Challenges we ran into
This project was huge. As we peeled back layer after layer, we realized that the tools we needed simply didn't exist or weren't adequate. This required us to spend a lot of time in several different programming languages/environments in order to build the diverse elements of the platform. We also had a few blocks in terms of architecture cohesion. We wrote the platform in 6 different languages in 5 different environments, and all of the pieces had to work together exceedingly well. We spent a lot of time at the data layer of the respective modules, and it slowed us down considerably at times.
Accomplishments that we're proud of
- We began by contributing to the open-source project pak, which allowed us to build complex build-scripts with ease. This was an early decision that helped us tremendously when dealing with
netstat, network diagnostics and complex python/node scrape scripts.
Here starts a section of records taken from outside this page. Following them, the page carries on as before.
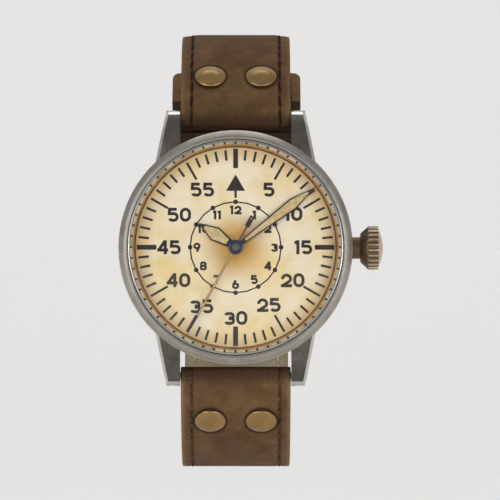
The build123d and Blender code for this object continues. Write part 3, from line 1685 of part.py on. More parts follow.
def lining_of(end, side):
    """Add a lining under the leather, from the bar's end of it to another run."""
    with BuildSketch(Plane.YZ.offset(-strap_width / 2)) as profile:
        with BuildLine():
            strap_arcs(lining_start, end, 0, side)
            Line(strap_point(end, 0, side), strap_point(end, -strap_half, side))
            strap_arcs(end, lining_start, -strap_half, side)
            Line(strap_point(lining_start, -strap_half, side), strap_point(lining_start, 0, side))
        make_face()
    extrude(profile.sketch, amount=strap_width)


def tail_cuts(reach):
    """Cut the tail of the lower half to a blunt point, and its row of holes."""
    half = strap_width / 2
    with BuildSketch(strap_plane(long_strap_length - tail_point_length, 0, -1)) as corners:
        for edge in (1, -1):
            Polygon(
                (edge * half, 0),
                (edge * half * tail_point_share, -reach),
                (edge * half * tail_point_share, -reach - overrun),
                (edge * (half + overrun), -reach - overrun),
                (edge * (half + overrun), 0),
                align=None,
            )
    extrude(corners.sketch, amount=2 * strap_thickness, both=True, mode=Mode.SUBTRACT)
    for hole in range(strap_holes):
        run = long_strap_length - last_hole_inset - hole * strap_hole_spacing
        with BuildSketch(strap_plane(run, 0, -1)) as punch:
            Circle(strap_hole_radius)
        extrude(punch.sketch, amount=strap_thickness, both=True, mode=Mode.SUBTRACT)


# Upper half of the strap: leather turned in round the buckle pin, and a lining
pin_point = strap_point(pin_place, 0, 1)
pin_plane = strap_plane(pin_place, 0, 1)
with BuildPart() as strap_12_leather:
    strap_blank(short_leather, strap_width)
    across(bar_radius + turning_gap, strap_width, (bar_y, bar_z), Mode.SUBTRACT)
    across(buckle_pin_radius + turning_gap, strap_width, pin_point, Mode.SUBTRACT)
    rivet_seats(1)
    with BuildSketch(pin_plane):
        with Locations((0, tongue_slot_start - pin_place)):
            Rectangle(
                tongue_slot_width,
                pin_place - tongue_slot_start + strap_thickness,
                align=(Align.CENTER, Align.MIN),
            )
    extrude(amount=strap_thickness, both=True, mode=Mode.SUBTRACT)
strap_12_leather.part.label = "strap_12_leather"
export_step(strap_12_leather.part, "parts/strap_12_leather.step")

with BuildPart() as strap_12_lining:
    lining_of(lining_end, 1)
    rivet_bars(1, seat_gap, Mode.SUBTRACT)
strap_12_lining.part.label = "strap_12_lining"
export_step(strap_12_lining.part, "parts/strap_12_lining.step")

# Lower half of the strap: leather and lining out to the tail
with BuildPart() as strap_6_leather:
    strap_blank(long_leather, strap_width)
    across(bar_radius + turning_gap, strap_width, (bar_y, -bar_z), Mode.SUBTRACT)
    rivet_seats(-1)
    tail_cuts(tail_point_length)
strap_6_leather.part.label = "strap_6_leather"
export_step(strap_6_leather.part, "parts/strap_6_leather.step")

with BuildPart() as strap_6_lining:
    lining_of(long_strap_length - lining_inset, -1)
    rivet_bars(-1, seat_gap, Mode.SUBTRACT)
    tail_cuts(tail_point_length - lining_inset)
strap_6_lining.part.label = "strap_6_lining"
export_step(strap_6_lining.part, "parts/strap_6_lining.step")

# Keepers: two loops round the upper half, with room for the tail on its outside
keeper_low = strap_half + loop_gap
keeper_high = strap_half + keeper_tail_room
for run, name in ((fixed_keeper_place, "keeper_fixed"), (free_keeper_place, "keeper_free")):
    turn = radians(strap_turn(run))
    across_strap = Plane(
        (0, *strap_point(run, 0, 1)), x_dir=(1, 0, 0), z_dir=(0, -sin(turn), -cos(turn))
    )
    with BuildPart() as keeper:
        with BuildSketch(across_strap):
            with Locations((0, (keeper_high - keeper_low) / 2)):
                RectangleRounded(
                    keeper_width, keeper_low + keeper_high + 2 * keeper_wall, keeper_wall
                )
                RectangleRounded(
                    keeper_width - 2 * keeper_wall,
                    keeper_low + keeper_high,
                    keeper_inner_rounding,
                    mode=Mode.SUBTRACT,
                )
        extrude(amount=keeper_length / 2, both=True)
    keeper.part.label = name
    export_step(keeper.part, f"parts/{name}.step")

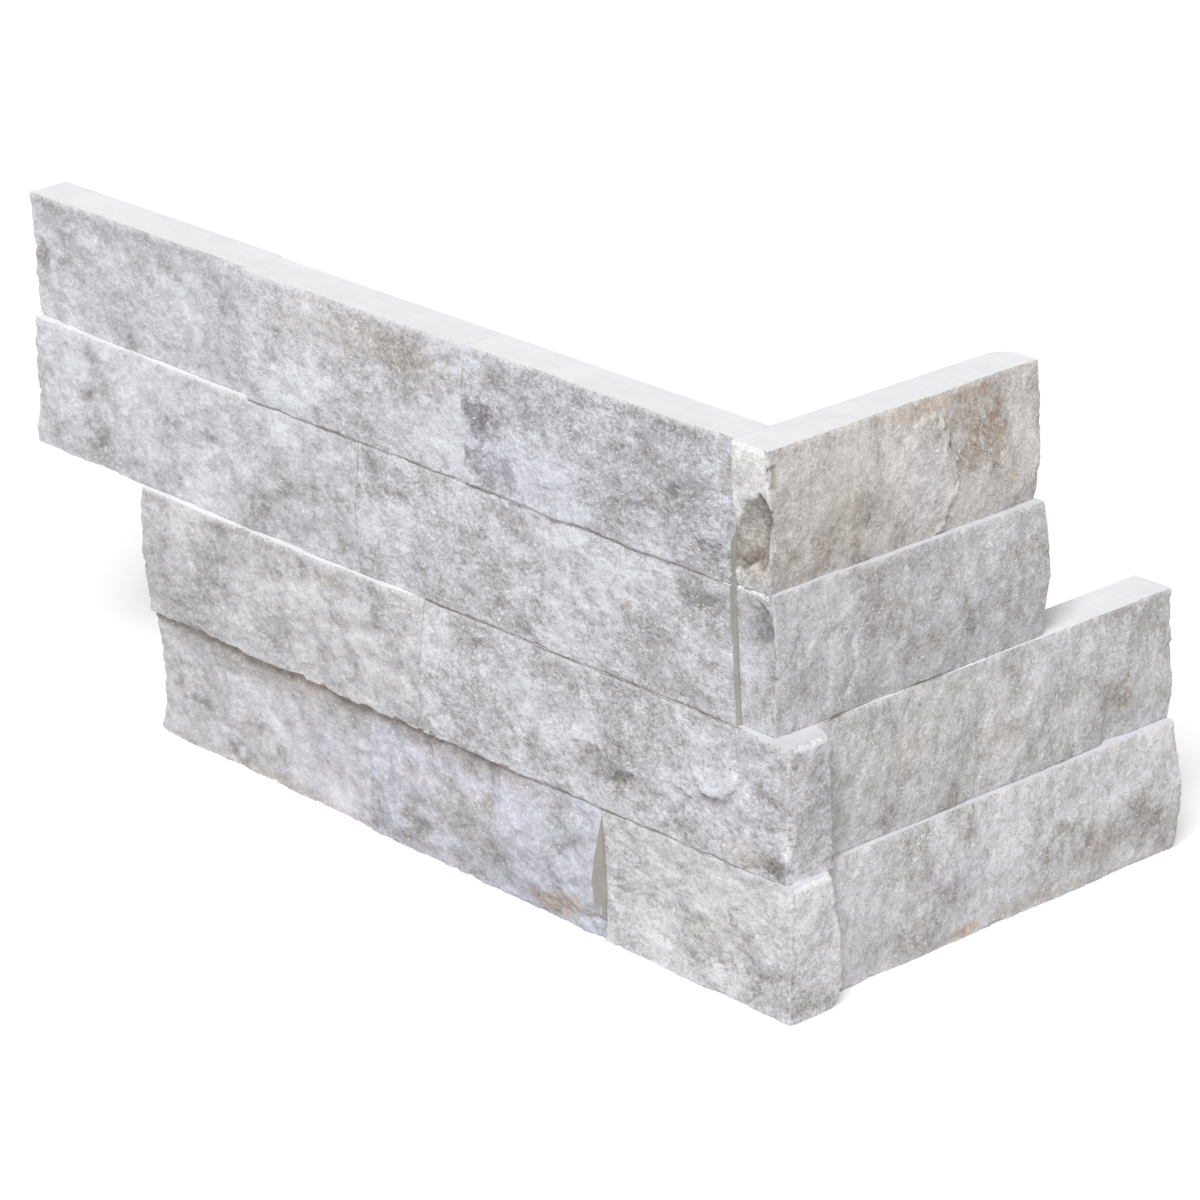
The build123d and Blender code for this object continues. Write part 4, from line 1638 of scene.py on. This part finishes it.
@dataclass
class Studio:
    """Pale floor, soft light and the camera at the photograph's viewing angle."""

    floor_half: float = 6.0  # half the floor's side, metres
    azimuth: float = 0.898931211  # the camera's angles, radians
    elevation: float = 0.378616631
    roll: float = -0.0535195247
    aside: float = -0.0486166  # the camera's place from the origin, metres, to the picture's right
    above: float = 0.0969458  # towards the picture's top
    distance: float = 1.187596  # and towards the viewer
    focal_pixels: float = 4674.608  # focal length in pixels of the photograph
    image_pixels: float = 1200.0  # the photograph's width
    sensor: float = 36.0  # the sensor's width, mm
    clip: Pair = (0.05, 50.0)
    world_light: float = 0.36  # even light on the object, where the background is 1
    sun_from: Triple = (0.30, -0.38, 0.58)  # the way to the lamp
    sun_strength: float = 2.375
    sun_angle: float = 0.35  # how wide the lamp looks, radians
    floor_colour: Colour = (0.68, 0.68, 0.68)
    floor_roughness: float = 0.95
    floor_glow: float = 0.40  # light that the floor itself adds to the background's rays

    def build(self) -> None:
        """Sets the floor, the light and the camera."""
        self.floor()
        self.light()
        self.camera()
        bpy.context.scene.view_settings.view_transform = "Standard"

    def floor(self) -> None:
        """Makes the floor, with the object's shadow on it, white to the camera."""
        half = self.floor_half
        mesh = bpy.data.meshes.new("floor")
        corners = [(-half, -half, 0.0), (half, -half, 0.0), (half, half, 0.0), (-half, half, 0.0)]
        mesh.from_pydata(corners, [], [(0, 1, 2, 3)])
        floor = link("floor", mesh)
        material, make, shader = start_material("floor_paper")
        shader["Base Color"].default_value = (*self.floor_colour, 1.0)
        shader["Roughness"].default_value = self.floor_roughness
        shader["Specular IOR Level"].default_value = 0.0
        shader["Emission Color"].default_value = (1.0, 1.0, 1.0, 1.0)
        glow = make.maths("MULTIPLY", self.background_rays(make), self.floor_glow)
        make.join(glow, shader["Emission Strength"])
        mesh.materials.append(material)

    def background_rays(self, make: Shader) -> bpy.types.NodeSocket:
        """Picks the rays that see the background: from the camera, in gloss and through glass.

        Args:
            make: the helper for the nodes.

        Returns:
            1 for those rays, 0 for the others.
        """
        rays = make.add("ShaderNodeLightPath").outputs
        seen = make.maths("MAXIMUM", rays["Is Camera Ray"], rays["Is Glossy Ray"])
        return make.maths("MAXIMUM", seen, rays["Is Transmission Ray"])

    def light(self) -> None:
        """Sets the world's even light and one broad soft lamp from the upper right front."""
        world = bpy.data.worlds.new("studio_world")
        bpy.context.scene.world = world
        world.use_nodes = True
        make = Shader(world.node_tree)
        background = world.node_tree.nodes["Background"]
        background.inputs["Color"].default_value = (1.0, 1.0, 1.0, 1.0)
        seen = self.background_rays(make)
        strength = make.maths("ADD", make.maths("MULTIPLY", seen, 1.0 - self.world_light), self.world_light)
        make.join(strength, background.inputs["Strength"])
        data = bpy.data.lights.new("broad_sun", "SUN")
        data.energy = self.sun_strength
        data.angle = self.sun_angle
        link("broad_sun", data).rotation_euler = Vector(self.sun_from).to_track_quat("Z", "Y").to_euler()

    def camera(self) -> None:
        """Places the camera as the photograph was taken."""
        az, el, roll = self.azimuth, self.elevation, self.roll
        back = Vector((math.sin(az) * math.cos(el), -math.cos(az) * math.cos(el), math.sin(el)))
        level = Vector((math.cos(az), math.sin(az), 0.0))
        upright = back.cross(level)
        right = level * math.cos(roll) + upright * math.sin(roll)
        up = upright * math.cos(roll) - level * math.sin(roll)
        data = bpy.data.cameras.new("photo_camera")
        data.sensor_width = self.sensor
        data.lens = self.focal_pixels / self.image_pixels * self.sensor
        data.clip_start, data.clip_end = self.clip
        camera = link("photo_camera", data)
        turn = Matrix((right, up, back)).transposed().to_4x4()
        camera.matrix_world = Matrix.Translation(right * self.aside + up * self.above + back * self.distance) @ turn
        bpy.context.scene.camera = camera


def main() -> None:
    """Builds the strips, the floor, the light and the camera."""
    logging.basicConfig(level=logging.INFO, format="%(name)s: %(message)s")
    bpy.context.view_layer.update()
    groups = Groups()
    beds = SawnFinish("sawn_beds", from_screen(246, 246, 248), from_screen(236, 236, 238))
    ends = SawnFinish("sawn_ends", from_screen(210, 207, 202), from_screen(196, 193, 187), (0.9, 0.9, 0.05))
    # a greyer copy of the beds: painted shade on ledges under the course above
    ledges = SawnFinish("ledges_in_painted_shade", from_screen(228, 228, 233), from_screen(214, 214, 220))
    # darker sawn ends: painted shade in the gaps beside the corner
    near = SawnFinish("gap_ends_in_painted_shade", from_screen(188, 185, 179), from_screen(168, 163, 155), (0.9, 0.9, 0.05))
    panel = LedgerCorner(groups, [finish.material(groups) for finish in (beds, ends, ledges, near)])
    pieces = panel.build()
    Studio().build()


if __name__ == "__main__":
    main()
- We're most proud of the work we did with chaos.js. We found that every headless browser that is publicly available is easily detectable. We tried PhantomJS, Selenium, Nightmare, and Casper (just to name a few), and we could expose many of them in a matter of minutes. As such, we set out to build our own layer on top of PhantomJS in order to create the first, truly undetectable headless browser.
What we learned
In terms of code, we learned a ton about HTTP/HTTPS and the TCP/IP protocols. We also learned first how to detect "bot" traffic on a webpage and then how to manipulate WebKit behavior to expose key behaviors that mask the code behind the IP. Neither of us had ever used Linode, and standing up two instances (a proper server and a VPN server) was an interesting experience. Fitting all of the parts together was really cool and exposed us to technology stacks on the front-end, back-end, and system level.
What's next for chaos
More code! We're planning on deploying this as an open-source solution, which most immediately requires a build script to handle the many disparate elements of the system. Further, we plan on continued research into the deep layers of web interaction in order to find other ways of preserving anonymity and the essence of the internet for all users!